Discovery of the Silver Creek molybdenum deposit, Rico, Colorado

Cameron, D. E. ; Barrett, L. F. ; Wilson, J. C.
Organization: Society for Mining, Metallurgy & Exploration
Pages: 7
Publication Date: Jan 1, 1987
Exploration by Anaconda Minerals Co. in the Rico area from 1978 through 1983 resulted in dis¬covery of the Silver Creek molybdenum deposit. The drill-indicated resource is 40 Mt (44 million st) of 0.31% Mo, and projections suggest that the deposit may exceed 182 Mt (200 million st). No source intrusion has been intersected by drilling, but its presence is sugested by intramineral silicic alkali-alaskite porphyry dikes observed at the surface and in drill holes. Age dates and fluid inclusion studies indicate that the deposit was formed 5.2 ± 0.2 m.y. ago and that more than 1200 (3937 ft) of cover has since been removed by erosion.
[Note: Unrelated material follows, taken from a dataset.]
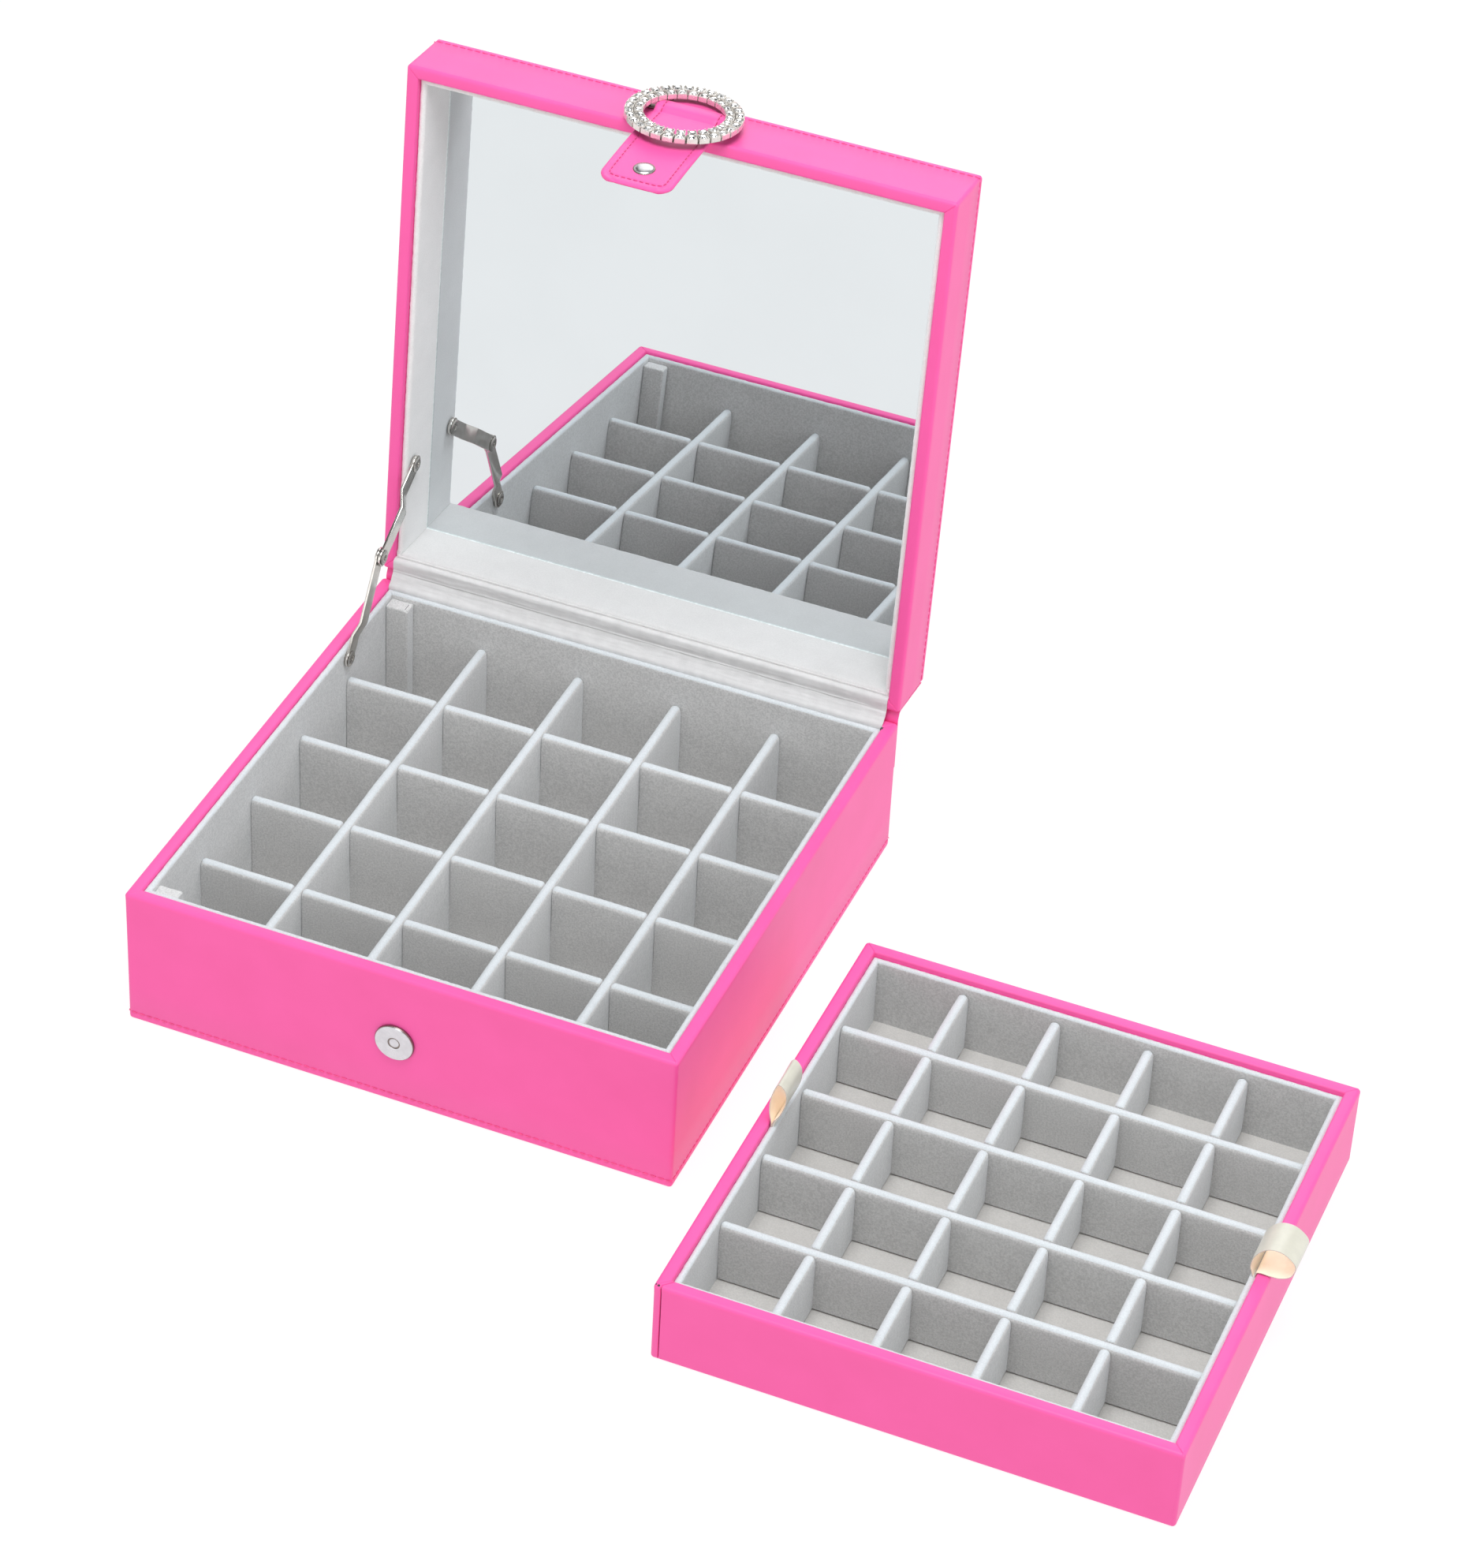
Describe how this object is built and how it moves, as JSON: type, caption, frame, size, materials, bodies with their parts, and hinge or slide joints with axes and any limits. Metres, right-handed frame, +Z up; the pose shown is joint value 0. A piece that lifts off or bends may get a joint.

The deposit is hosted by Precambrian quartzite and greenstone, and Paleozoic sediments. Three prominent faults intersect in the vicinity of the molybdenum deposit, and one of these, the Last Chance fault, strongly influenced the shape and location of the deposit. The juxtaposition of host rocks across the Last Chance fault reflects significant offset spanning at least three different periods. Wallrock alteration associated with the deposit includes potassic, phyllic, and propylitic zones in noncalcareous rocks and garnet and anhydrite-diopside zones in the carbonates. All +0.2% Mo mineralization is within the potassic and garnet zones. Premineral faults that intersect the deposit contain the only surface molybdenum, tungsten, and fluorine anomalies. Dispersion halos of the indicator elements were defined by drilling in the discovery phase of exploration, and are particularly well-developed in the hanging wall of the Last Chance fault.